Is the point of the story to remind us that Hilary Clinton is not President? Enquiring minds want to know.
For Myers, "looking like" -- or what I would call proxy politics -- would be an acceptable substitute for serious policy commitments that might promote women's rights and/or proof that they exist. But hold your horses, my friends! You might remember that Bill Clinton looked like a feminist, and he filled his administration with women. But as it turned out, he treated individual women badly (including his very intelligent and capable wife, now Obama's Secretary of State), and promoted economic policies that were bad for women around the world. Recently I made an argument that it was a strategic error to mistake the mere inclusion of "people who look like me" for intellectual and institutional transformation, but I've got to say, Valerie Jarrett and Dee Dee Myers sure don't look like me. If Obama hired Nan D. Hunter of Georgetown Law we could get closer to someone who "looks like me," but to really nail it you would have to go for....oh, a gas station attendant in a Cold War film noir.
But to get back to politics, women's liberation, as a movement, relied on structural critiques for its great successes, not social critiques or gender essentialism. The idea that men who are in the company of other men are inherently incapable of reaching conclusions that are good for women is not a correct feminist analysis, or a logical one unless you believe in universal male stupidity, and it gives a great many men a big pass for a long history of discrimination. Feminist history teaches that one can, theoretically, trust a president who is not, at all times, accompanied by a simulacrum of "me." Why? Because who the President plays basketball or golf with (and I've got to ask, I know I have bad knees, but how many women over 35 are actually competing to be bumped and stomped at lunch by a bunch of menz?) does not need to be an issue, as long as the President works effectively with people -- women and men -- who take gender equity in all spheres of life seriously.
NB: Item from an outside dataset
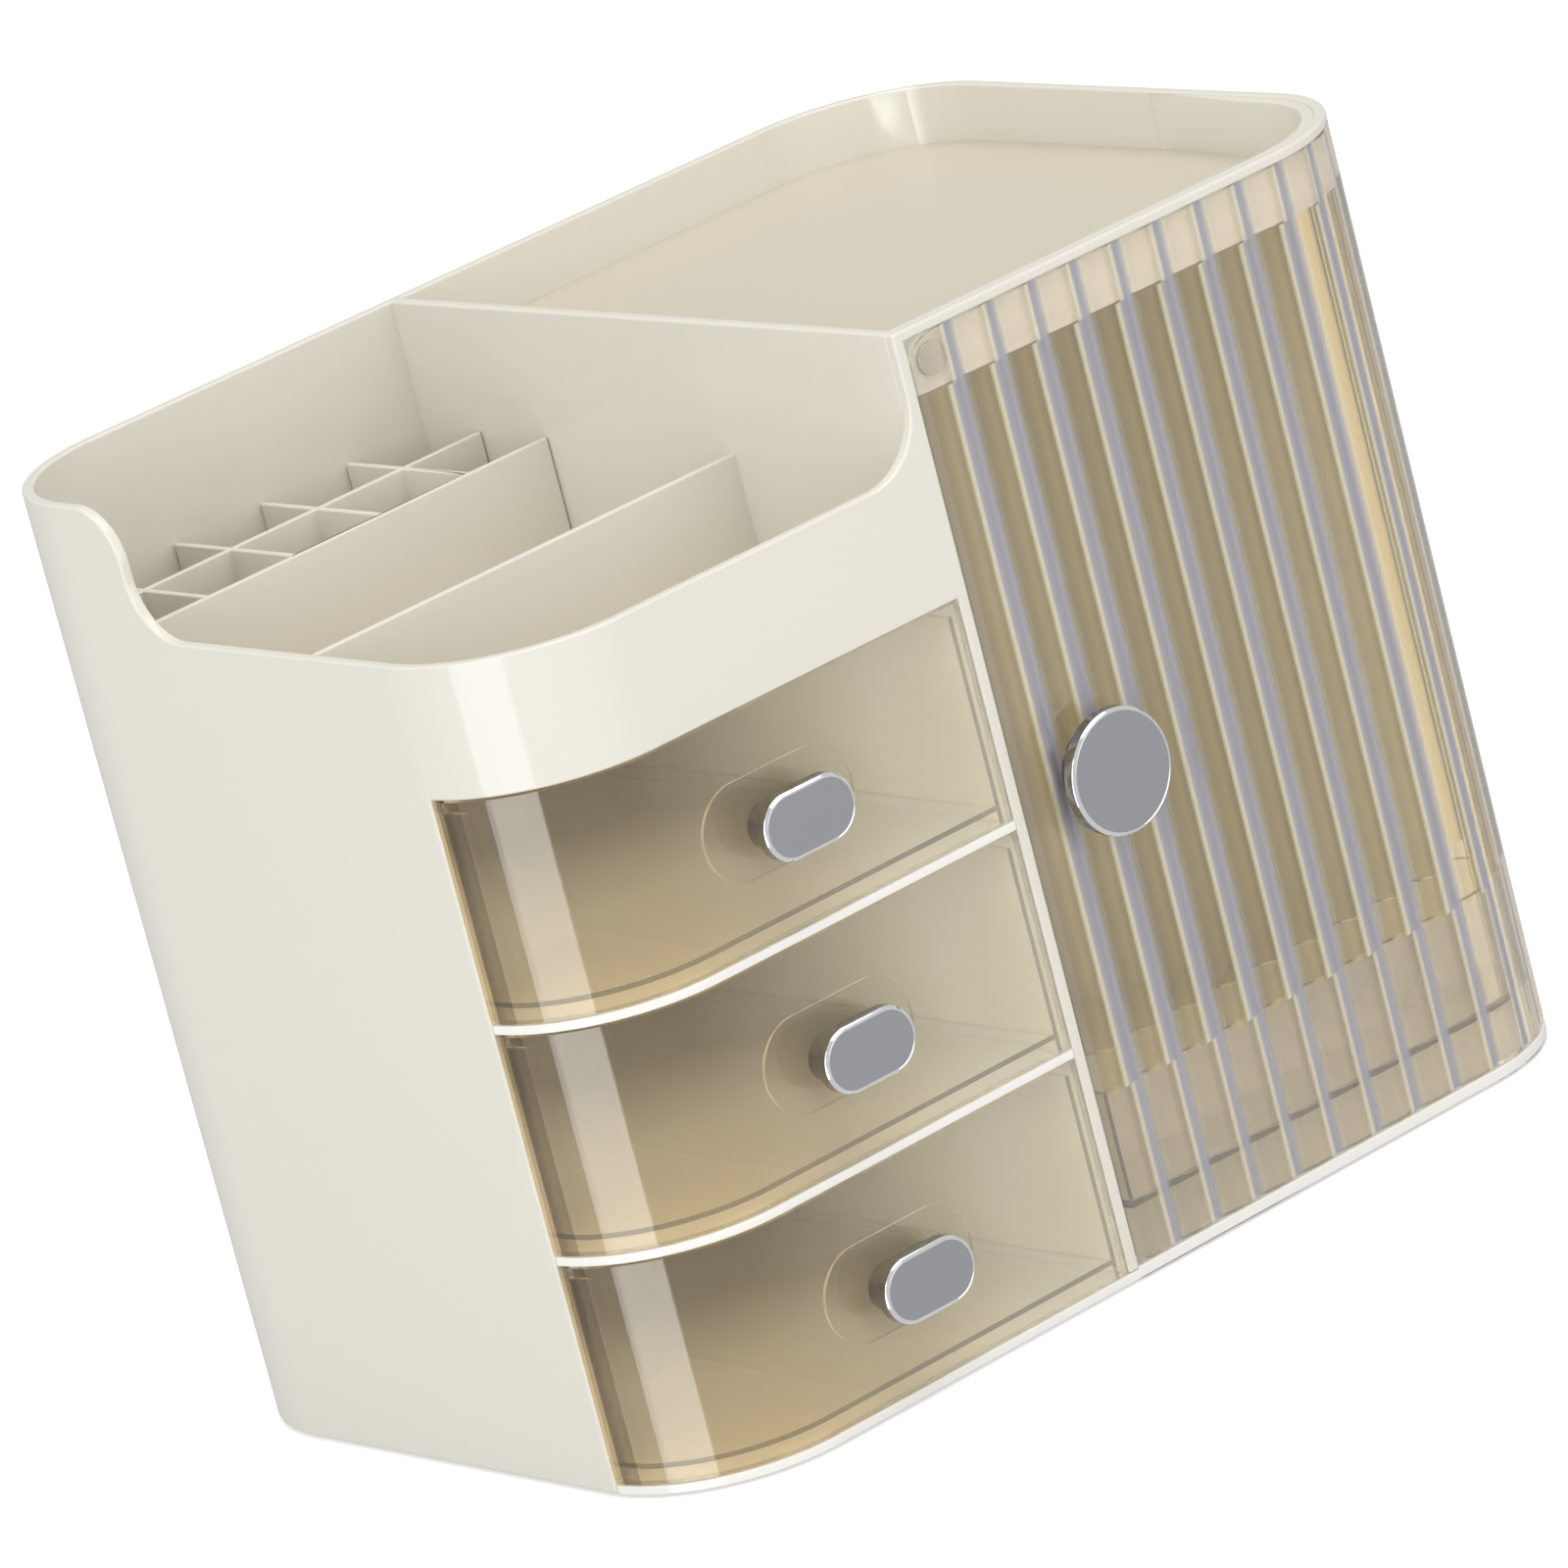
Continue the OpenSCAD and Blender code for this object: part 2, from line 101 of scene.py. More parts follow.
# %% Camera at the photograph's angle
AZIMUTH, ELEVATION, ROLL = (math.radians(a) for a in (-36.68, 16.829, 0.394 - 15.0))
EYE = at(-1422.9, -2007.4, 910.1)
LENS_PIXELS, PICTURE_PIXELS, SENSOR_MM = 11579.9, 1600, 36
back = Vector((math.sin(AZIMUTH) * math.cos(ELEVATION),
               -math.cos(AZIMUTH) * math.cos(ELEVATION),
               math.sin(ELEVATION)))
level = Vector((math.cos(AZIMUTH), math.sin(AZIMUTH), 0))
upright = back.cross(level)
right = level * math.cos(ROLL) + upright * math.sin(ROLL)
up = upright * math.cos(ROLL) - level * math.sin(ROLL)
bpy.ops.object.select_all(action="DESELECT")
bpy.ops.object.camera_add(location=EYE)
camera = bpy.context.object
camera.name = "camera"
turned = Matrix((right, up, back)).transposed().to_4x4()
camera.matrix_world = Matrix.Translation(EYE) @ turned
camera.data.sensor_width = SENSOR_MM
camera.data.lens = LENS_PIXELS / PICTURE_PIXELS * SENSOR_MM
camera.data.clip_end = 50
bpy.context.scene.camera = camera
print("camera stands", round(EYE.length, 2), "m away, lens", round(camera.data.lens), "mm")

# %% [markdown]
# ## The room
#
# The object stands on a plain pale floor in a white room. The floor is a diffuse
# surface that takes the shadow. A little white is added to it for rays from the camera
# alone, so that the picture's ground is white without more light on the object. Rays
# from glossy surfaces pass the floor, so the plastic mirrors the room and not the floor.
#
# The room has its own strength for each kind of ray: a soft one that lights the object,
# one that is mirrored, and a brighter one that clear plastic shows where it bends rays.

# %% Floor and white surroundings
FLOOR_TONE, FLOOR_GLOW = (0.80, 0.80, 0.80), 0.46

scene = bpy.context.scene
scene.view_settings.view_transform = "Standard"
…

Like much of what passes for the media's coverage of national politics, Leibovich's article masks social commentary as political news and by doing so, drowns the potential for a feminist agenda in symbolic issues and hurt feelings. In the 1970s, feminists like Ruth Bader Ginsburg of the ACLU understood that breaking the barriers that kept women off the basketball court and out of the policy-making room required lawsuits and legislation, not socializing. By turning feminist ideas into pragmatic political action, they changed laws and policies that prevented women from access to all forms of work and education. Gender-segregated social space became important to feminist attorneys, not in and of itself, but when it facilitated the exclusion of women from participating equally in work (holding business meetings at men's clubs), or when women paid equal dues for unequal access (private athletic clubs, where women were barred from swimming so that men could swim in the nude or restricted to tennis and golf reservations in non-working hours.)
True, men often countered challenges to exclusive social spaces and schools by waxing eloquent about the importance of male-only spaces to manhood itself, justifications that feminist attorneys countered by pointing to the critical role these spaces had in corporate decision-making and professional networking. So I admit that social space and political space do overlap, and if competent, willing female Congressional aides had been overlooked when Obama's people were picking golf and basketball companions (the article presents no evidence that this is the case, only that it might be) I would be a little pissed. But I would probably still care more about the President's position on DOMA, ENDA or the Helms Amendment. What is wrong with sex segregation is when the men involved actually believe that women are not in the room because they are less intelligent and capable, not that men (or women for that matter) might play some pick-up hoops in between a foreign policy meeting run by Hilary Clinton and a skull session on the health care bill run by Kathleen Sibelius.
What this article best illustrates, once again, is not a political problem, but a distressing standard for what counts as good journalism in what is purportedly one of the nation's finest newspapers. Other than the fact that I am sick of the New York Times pandering to its right-wing critics by criticizing the President for something -- anything! -- and pandering to the soft news market with human interest stories about politicians, I would like to point out that in this post-JFK, post-Clinton, post-John Edwards moment, this feminist Democrat sleeps better at night knowing that, when not with his family, Obama relaxes by playing competitive sports with the boys, and is not wasting political capital that might otherwise be spent on health coverage for women and children on schtupping interns, videographers and campaign volunteers. As a feminist, I think that this is not only better for "women," but for the United States, and perhaps the world.